* _Given request_
Quote the listing below in its entirety.

* _Given material_
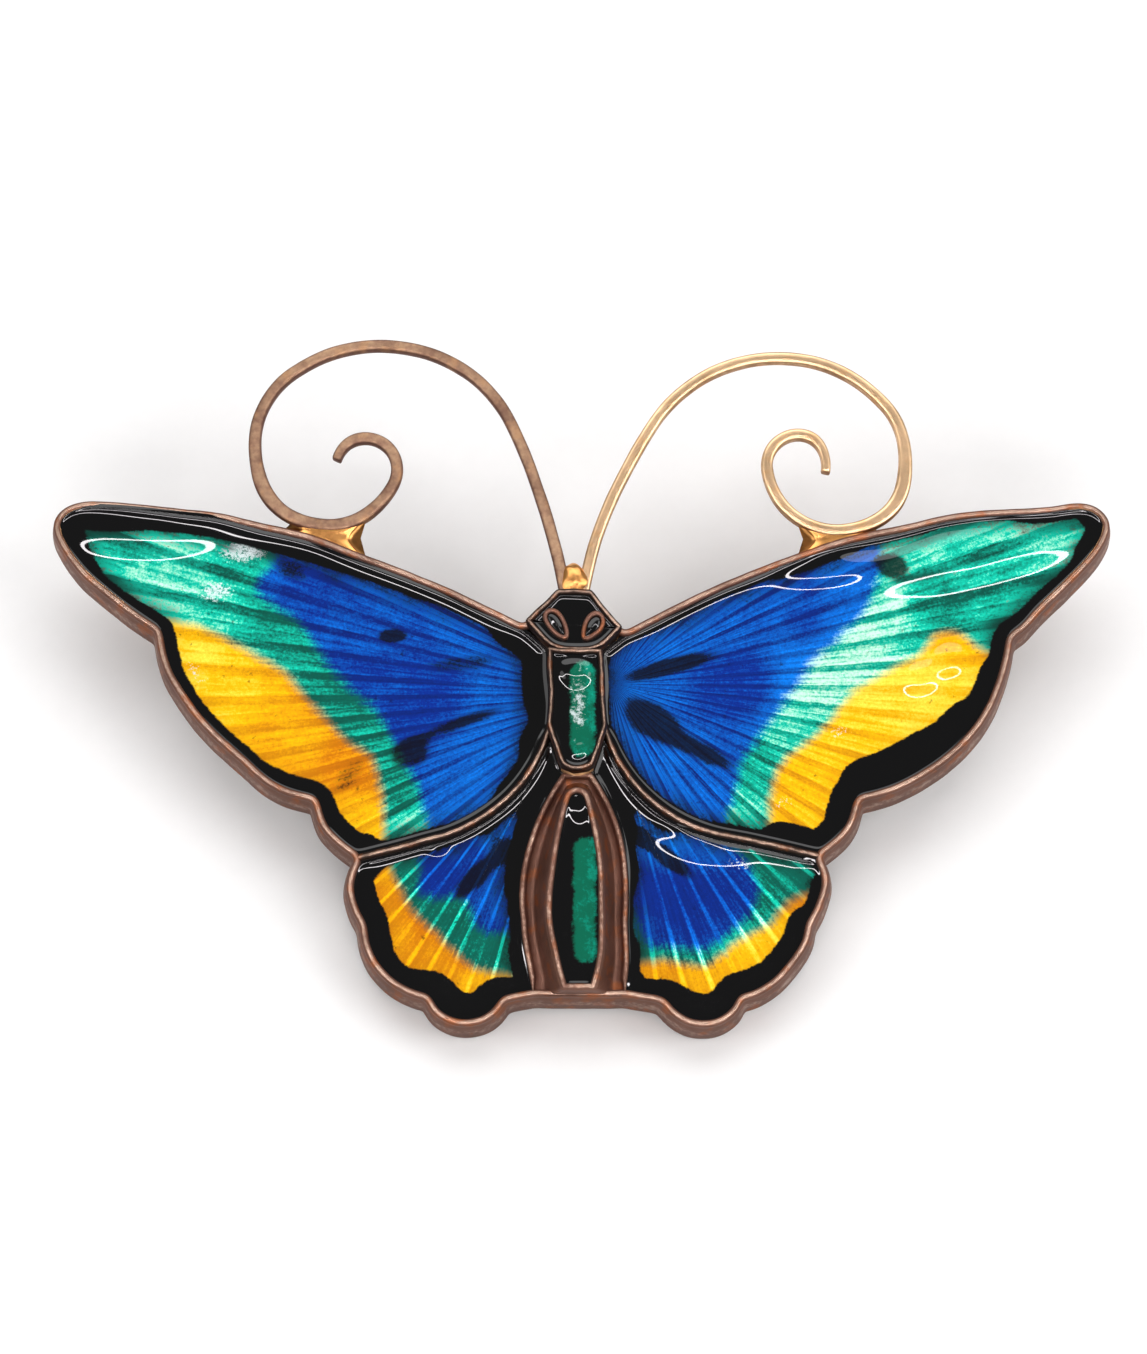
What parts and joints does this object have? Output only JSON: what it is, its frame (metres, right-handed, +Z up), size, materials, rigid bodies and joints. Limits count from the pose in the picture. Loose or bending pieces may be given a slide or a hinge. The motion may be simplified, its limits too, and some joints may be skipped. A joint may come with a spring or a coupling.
{
  "type": "brooch",
  "caption": "Butterfly brooch: scalloped gilt tray with enamelled cells, curled wire antennae, and a hinged pin with a turning safety catch.",
  "frame": {"origin": "middle of the bottom of the brooch's box, on the table that it lies on, face up", "axes": "+X across the wings towards the right wing tip as seen from the front, +Y towards the head and antennae, +Z up, out of the enamelled face; the face leans 10.7 degrees towards the tail, as it lies on its findings"},
  "size_m": [0.0498, 0.0325, 0.0076],
  "materials": {
    "gilt_tray": "tarnished coppery gilt, polished rims",
    "gilt_wire": "gilt drawn wire, satin",
    "solder": "bright gold solder, flowed",
    "gilt_findings": "gilt, satin",
    "pin_metal": "drawn and gilt, polished",
    "wing_enamel": "translucent enamel over engine-turned rays",
    "body_enamel": "translucent green and black enamel"
  },
  "bodies": {
    "brooch": {"left_forewing_enamel": "wing_enamel", "left_hindwing_enamel": "wing_enamel", "right_forewing_enamel": "wing_enamel", "right_hindwing_enamel": "wing_enamel", "head_enamel": "body_enamel", "thorax_enamel": "body_enamel", "abdomen_enamel": "body_enamel", "wing_tray": "gilt_tray", "left_antenna": "gilt_wire", "right_antenna": "gilt_wire", "antenna_root_solder": "solder", "left_antenna_solder": "solder", "right_antenna_solder": "solder", "hinge_patch": "gilt_findings", "catch_patch": "gilt_findings", "hinge_bracket": "gilt_findings", "hinge_rivet": "gilt_findings", "catch_housing": "gilt_findings"},
    "pin": {"pin_stem": "pin_metal"},
    "roller": {"catch_roller": "gilt_findings"}
  },
  "joints": [
    {"name": "pin_hinge", "type": "hinge", "parent": "brooch", "child": "pin", "pos_m": [-0.0125, 0.00155, 0.0013], "axis": [0, 0.9827, 0.1854], "range_deg": [0, 80]},
    {"name": "catch_turn", "type": "hinge", "parent": "brooch", "child": "roller", "pos_m": [0.0135, 0.00155, 0.0013], "axis": [1, 0, 0], "range_deg": [0, 72]}
  ]
}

* _Task solution_
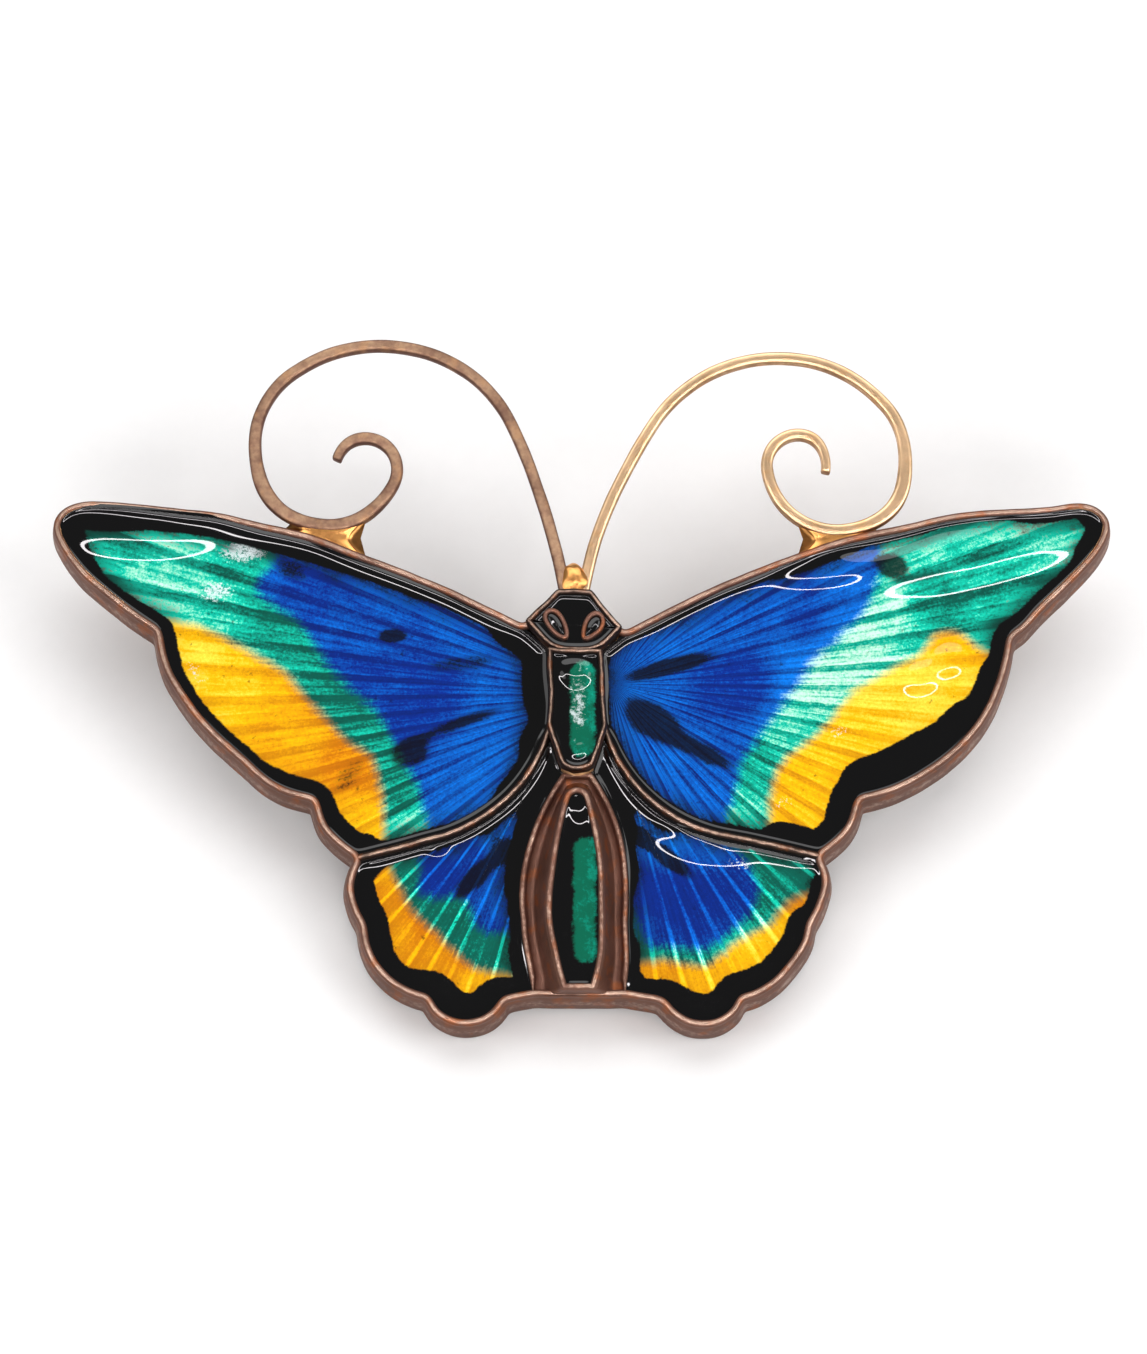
What parts and joints does this object have? Output only JSON: what it is, its frame (metres, right-handed, +Z up), size, materials, rigid bodies and joints. Limits count from the pose in the picture. Loose or bending pieces may be given a slide or a hinge. The motion may be simplified, its limits too, and some joints may be skipped. A joint may come with a spring or a coupling.
{
  "type": "brooch",
  "caption": "Butterfly brooch: scalloped gilt tray with enamelled cells, curled wire antennae, and a hinged pin with a turning safety catch.",
  "frame": {"origin": "middle of the bottom of the brooch's box, on the table that it lies on, face up", "axes": "+X across the wings towards the right wing tip as seen from the front, +Y towards the head and antennae, +Z up, out of the enamelled face; the face leans 10.7 degrees towards the tail, as it lies on its findings"},
  "size_m": [0.0498, 0.0325, 0.0076],
  "materials": {
    "gilt_tray": "tarnished coppery gilt, polished rims",
    "gilt_wire": "gilt drawn wire, satin",
    "solder": "bright gold solder, flowed",
    "gilt_findings": "gilt, satin",
    "pin_metal": "drawn and gilt, polished",
    "wing_enamel": "translucent enamel over engine-turned rays",
    "body_enamel": "translucent green and black enamel"
  },
  "bodies": {
    "brooch": {"left_forewing_enamel": "wing_enamel", "left_hindwing_enamel": "wing_enamel", "right_forewing_enamel": "wing_enamel", "right_hindwing_enamel": "wing_enamel", "head_enamel": "body_enamel", "thorax_enamel": "body_enamel", "abdomen_enamel": "body_enamel", "wing_tray": "gilt_tray", "left_antenna": "gilt_wire", "right_antenna": "gilt_wire", "antenna_root_solder": "solder", "left_antenna_solder": "solder", "right_antenna_solder": "solder", "hinge_patch": "gilt_findings", "catch_patch": "gilt_findings", "hinge_bracket": "gilt_findings", "hinge_rivet": "gilt_findings", "catch_housing": "gilt_findings"},
    "pin": {"pin_stem": "pin_metal"},
    "roller": {"catch_roller": "gilt_findings"}
  },
  "joints": [
    {"name": "pin_hinge", "type": "hinge", "parent": "brooch", "child": "pin", "pos_m": [-0.0125, 0.00155, 0.0013], "axis": [0, 0.9827, 0.1854], "range_deg": [0, 80]},
    {"name": "catch_turn", "type": "hinge", "parent": "brooch", "child": "roller", "pos_m": [0.0135, 0.00155, 0.0013], "axis": [1, 0, 0], "range_deg": [0, 72]}
  ]
}